Transforming My Class
Arlene blossomed. By taking ownership of her curriculum, she bought into the world that had previously locked her out. Her shyness and frustration began to dissipate. Quietly she began to assert herself. She showed her classmates how to skin a beaver and how to prepare the hide for sale. This 10-year-old could make mukluks out of moose hide and was proud of her work.
When I formed a snowshoe club she raced the legs off of all of us. An untapped skill in volleyball developed and she mastered aerobics exercises with considerable grace. Most important of all, perhaps, she became an accomplished storyteller in the best of the Cree tradition, and in so doing she won the admiration of all of her classmates.

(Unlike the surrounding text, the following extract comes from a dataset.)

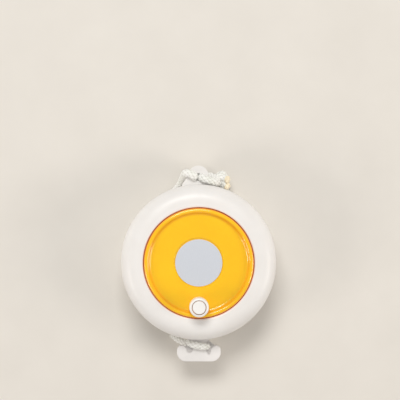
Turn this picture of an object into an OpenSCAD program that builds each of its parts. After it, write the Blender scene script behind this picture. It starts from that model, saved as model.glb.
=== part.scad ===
// Hand-cranked laundry reel: a line on a spool in a round case, with a double hook on the line
// and a rope loop to hang the case by. The case lies on its back: z = 0 is the back face,
// +Z comes out of the front, and +Y points at the hanging lug.

/* [Case] */
// Outer diameter of the case
case_d = 80; // [79:0.5:84]
// Depth of the case, back face to front ring
case_h = 30; // [30:0.5:32]
// Wall thickness of both shells
wall = 1.8; // [1.6:0.1:2]
// Height of the parting line, and the round of the rear edge
part_z = 12; // [11.5:0.5:12.5]
// Round of the front edge
front_r = 8.5; // [8:0.5:9]
// Diameter of the opening that the crank disc turns in
mouth_d = 56.6; // [56.5:0.1:57.4]

/* [Lug] */
// Height of the lug's top above the case axis
lug_top = 49.8; // [49.6:0.1:51]
// Radius of the lug's round top
lug_r = 5.4; // [5.2:0.1:6]
// Thickness of the lug
lug_t = 9; // [8:0.5:10]
// Width of the rope slot
slot_w = 7; // [6.8:0.1:7.6]
// Height of the rope slot
slot_h = 3.8; // [3.6:0.1:4.2]

/* [Reel] */
// Diameter of the crank disc
disc_d = 56; // [55.8:0.1:56.2]
// Diameter of the spool flanges
flange_d = 62.4; // [62:0.1:62.6]
// Outer diameter of the spool's drum
drum_d = 16; // [15:0.5:17]
// Width between the spool flanges
spool_w = 21.6; // [21:0.1:21.6]
// Outside diameter of the wound line
wound_d = 61.2; // [50:0.1:61.2]

/* [Knob] */
// Diameter of the crank knob
knob_d = 9.8; // [9.4:0.1:10.6]
// Distance of the knob from the reel axis
knob_off = 21.8; // [21:0.1:22]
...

Once I had them reading and writing I had to keep their imaginations and enthusiasm alive, taking them beyond their own worlds. I had to push them. I had to pull them. I had to tease them. I had to be sly when I introduced new ideas and forms of writing and expression. From beavers to hot air balloons. From horses to geology. My stock phrases became, “Say, what about this book?” and, “Well, if you like it that much why don’t you write about it?” I wasn’t always successful but for the most part I had kids who were increasingly self-confident and willing to open up their minds to new ideas and intellectual challenges.
I had made a start. A small start. I wasn’t going to change the world but at least the seeds for change were in the ground.
Arlene and her mother disappeared when school closed in June and I never saw either of them again. But I remember them both, and as a teacher I try to keep mom’s message in mind. If I’m to “teach good” I have to be a rabbit with “long ears.” Like the Wabasso rabbit; check it out sometime and you will see what I mean. After all, “that’s your job,” isn’t it?